▶ [Task objective] Reproduce the listing below without any change.

▶ [Recorded information]
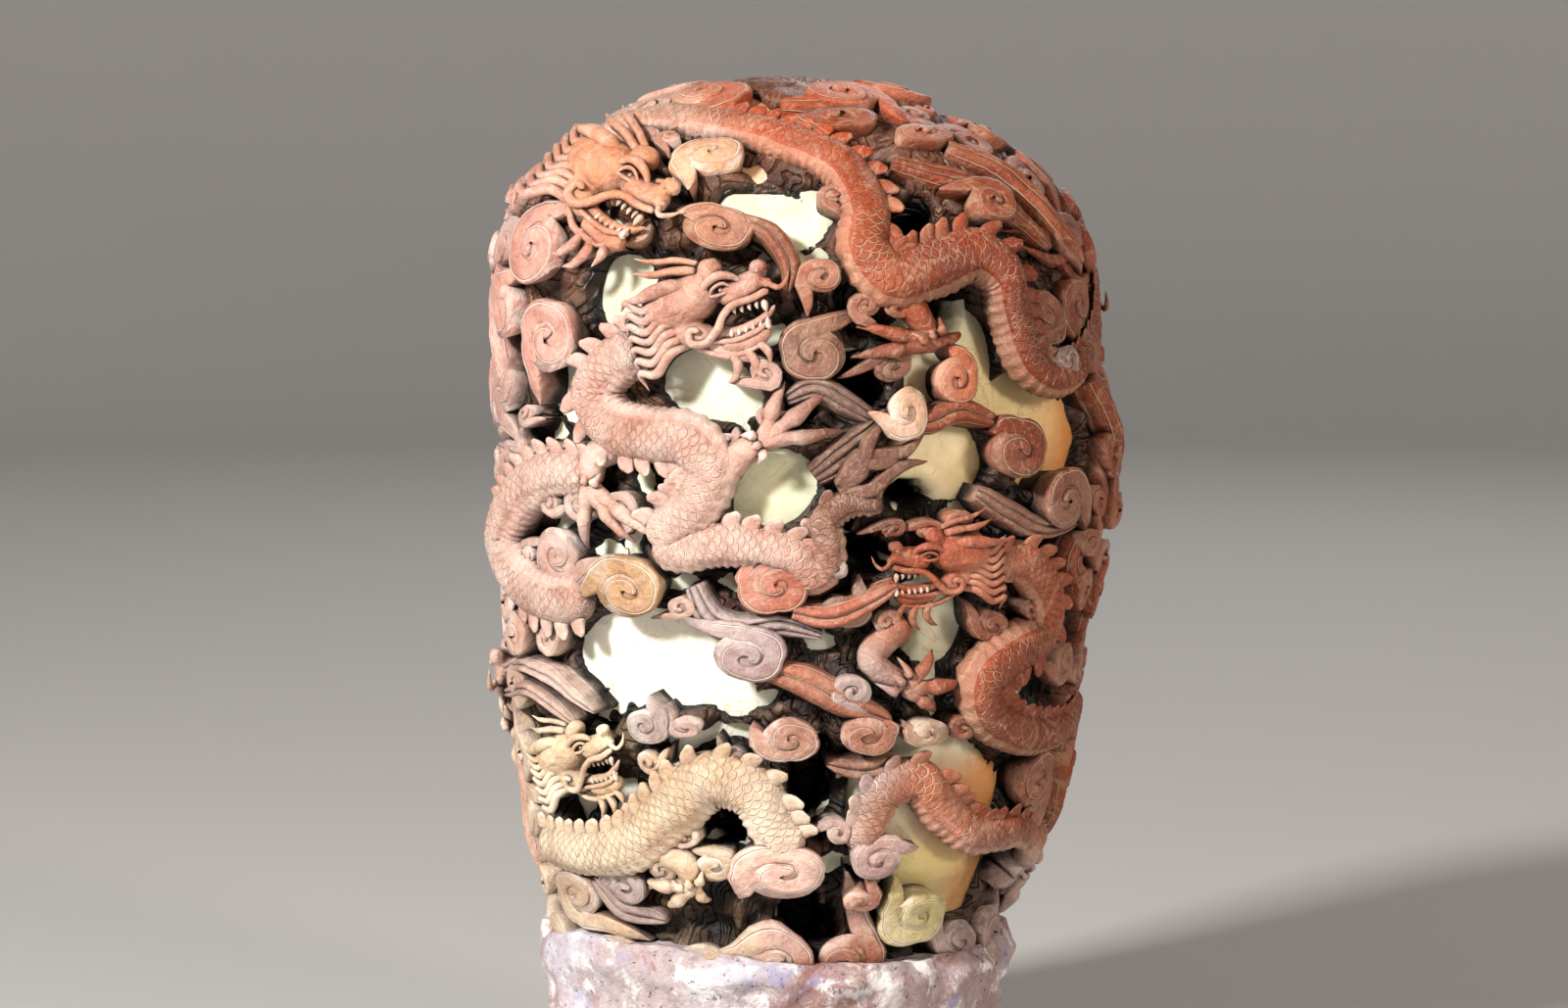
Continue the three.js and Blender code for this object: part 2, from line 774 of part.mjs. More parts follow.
// Merging the closest vertices can pinch a pocket off, so the body is taken until it is whole.
function finished(solid) {
  let whole = solid;
  let surface;
  do {
    surface = surfaceOf(whole);
    const { position } = surface.attributes;
    const points = Array.from({ length: position.count }, (_, i) =>
      new THREE.Vector3().fromBufferAttribute(position, i),
    );
    whole = solidOf(points, [...surface.index.array], 0);
  } while (whole.decompose().length > 1);
  return surface;
}

const geometry = finished(carving());
geometry.computeVertexNormals();

const stoneCarving = new THREE.Mesh(
  geometry,
  new THREE.MeshStandardMaterial({
    color: 0xb8836e,
    roughness: 0.45,
    metalness: 0,
  }),
);
stoneCarving.name = "soapstone_carving";

const carvingGroup = new THREE.Group();
carvingGroup.add(stoneCarving);

export default carvingGroup;
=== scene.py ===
"""Soapstone dragon carving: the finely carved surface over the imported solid.

Lengths are millimetres in the carving's own frame until a mesh is made, which is in metres.
"""
import logging
import math
from dataclasses import dataclass, field
from enum import Enum

import bpy
import numpy as np
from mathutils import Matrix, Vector


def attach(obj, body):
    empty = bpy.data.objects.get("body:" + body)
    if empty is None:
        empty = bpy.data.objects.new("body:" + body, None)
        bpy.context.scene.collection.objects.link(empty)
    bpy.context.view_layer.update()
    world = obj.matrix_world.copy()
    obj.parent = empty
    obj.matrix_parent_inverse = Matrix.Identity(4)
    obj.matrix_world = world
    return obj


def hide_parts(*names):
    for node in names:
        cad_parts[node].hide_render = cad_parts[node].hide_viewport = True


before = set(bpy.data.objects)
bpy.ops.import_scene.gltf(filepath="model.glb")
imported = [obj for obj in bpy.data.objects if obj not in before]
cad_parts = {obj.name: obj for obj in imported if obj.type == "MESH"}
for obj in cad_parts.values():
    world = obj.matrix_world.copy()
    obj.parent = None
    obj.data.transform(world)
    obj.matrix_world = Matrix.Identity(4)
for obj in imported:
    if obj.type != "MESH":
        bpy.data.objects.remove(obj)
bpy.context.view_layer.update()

MM = 0.001
NODE = "soapstone_carving"
LOG = logging.getLogger("carving")

Array = np.ndarray
Place = tuple[float, float]
Colour = tuple[float, float, float]
Tint = tuple[float, float, float, float]
Socket = bpy.types.NodeSocket
Sockets = dict[str, Socket]


class Slot(Enum):
    """Names of the material slots."""

    SKIN = "soapstone_skin"
    HEART = "soapstone_heart"
    FOOT = "soapstone_foot"


# Small mathematics

# Rows of scales stand this far apart, and an arc reaches this far, in shares of a scale's size.
SCALE_ROW = 0.35
SCALE_REACH = math.sqrt(0.25 + SCALE_ROW**2)
ROUTE_SAMPLES = 24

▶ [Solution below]
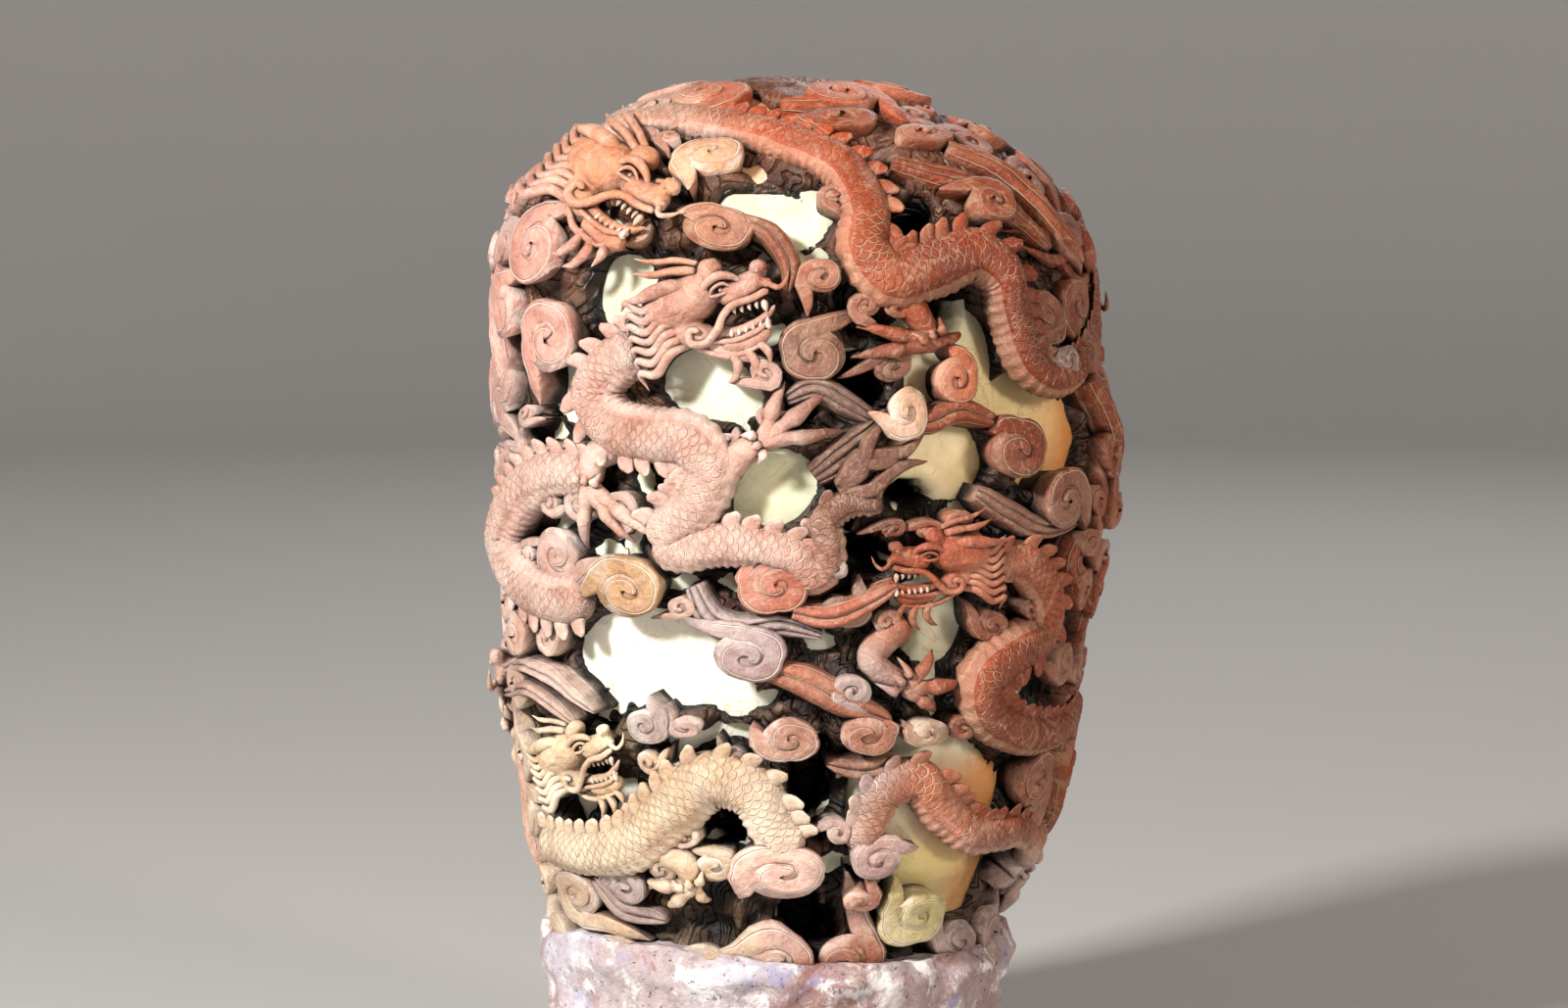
Continue the three.js and Blender code for this object: part 2, from line 774 of part.mjs. More parts follow.
// Merging the closest vertices can pinch a pocket off, so the body is taken until it is whole.
function finished(solid) {
  let whole = solid;
  let surface;
  do {
    surface = surfaceOf(whole);
    const { position } = surface.attributes;
    const points = Array.from({ length: position.count }, (_, i) =>
      new THREE.Vector3().fromBufferAttribute(position, i),
    );
    whole = solidOf(points, [...surface.index.array], 0);
  } while (whole.decompose().length > 1);
  return surface;
}

const geometry = finished(carving());
geometry.computeVertexNormals();

const stoneCarving = new THREE.Mesh(
  geometry,
  new THREE.MeshStandardMaterial({
    color: 0xb8836e,
    roughness: 0.45,
    metalness: 0,
  }),
);
stoneCarving.name = "soapstone_carving";

const carvingGroup = new THREE.Group();
carvingGroup.add(stoneCarving);

export default carvingGroup;
=== scene.py ===
"""Soapstone dragon carving: the finely carved surface over the imported solid.

Lengths are millimetres in the carving's own frame until a mesh is made, which is in metres.
"""
import logging
import math
from dataclasses import dataclass, field
from enum import Enum

import bpy
import numpy as np
from mathutils import Matrix, Vector


def attach(obj, body):
    empty = bpy.data.objects.get("body:" + body)
    if empty is None:
        empty = bpy.data.objects.new("body:" + body, None)
        bpy.context.scene.collection.objects.link(empty)
    bpy.context.view_layer.update()
    world = obj.matrix_world.copy()
    obj.parent = empty
    obj.matrix_parent_inverse = Matrix.Identity(4)
    obj.matrix_world = world
    return obj


def hide_parts(*names):
    for node in names:
        cad_parts[node].hide_render = cad_parts[node].hide_viewport = True


before = set(bpy.data.objects)
bpy.ops.import_scene.gltf(filepath="model.glb")
imported = [obj for obj in bpy.data.objects if obj not in before]
cad_parts = {obj.name: obj for obj in imported if obj.type == "MESH"}
for obj in cad_parts.values():
    world = obj.matrix_world.copy()
    obj.parent = None
    obj.data.transform(world)
    obj.matrix_world = Matrix.Identity(4)
for obj in imported:
    if obj.type != "MESH":
        bpy.data.objects.remove(obj)
bpy.context.view_layer.update()

MM = 0.001
NODE = "soapstone_carving"
LOG = logging.getLogger("carving")

Array = np.ndarray
Place = tuple[float, float]
Colour = tuple[float, float, float]
Tint = tuple[float, float, float, float]
Socket = bpy.types.NodeSocket
Sockets = dict[str, Socket]


class Slot(Enum):
    """Names of the material slots."""

    SKIN = "soapstone_skin"
    HEART = "soapstone_heart"
    FOOT = "soapstone_foot"


# Small mathematics

# Rows of scales stand this far apart, and an arc reaches this far, in shares of a scale's size.
SCALE_ROW = 0.35
SCALE_REACH = math.sqrt(0.25 + SCALE_ROW**2)
ROUTE_SAMPLES = 24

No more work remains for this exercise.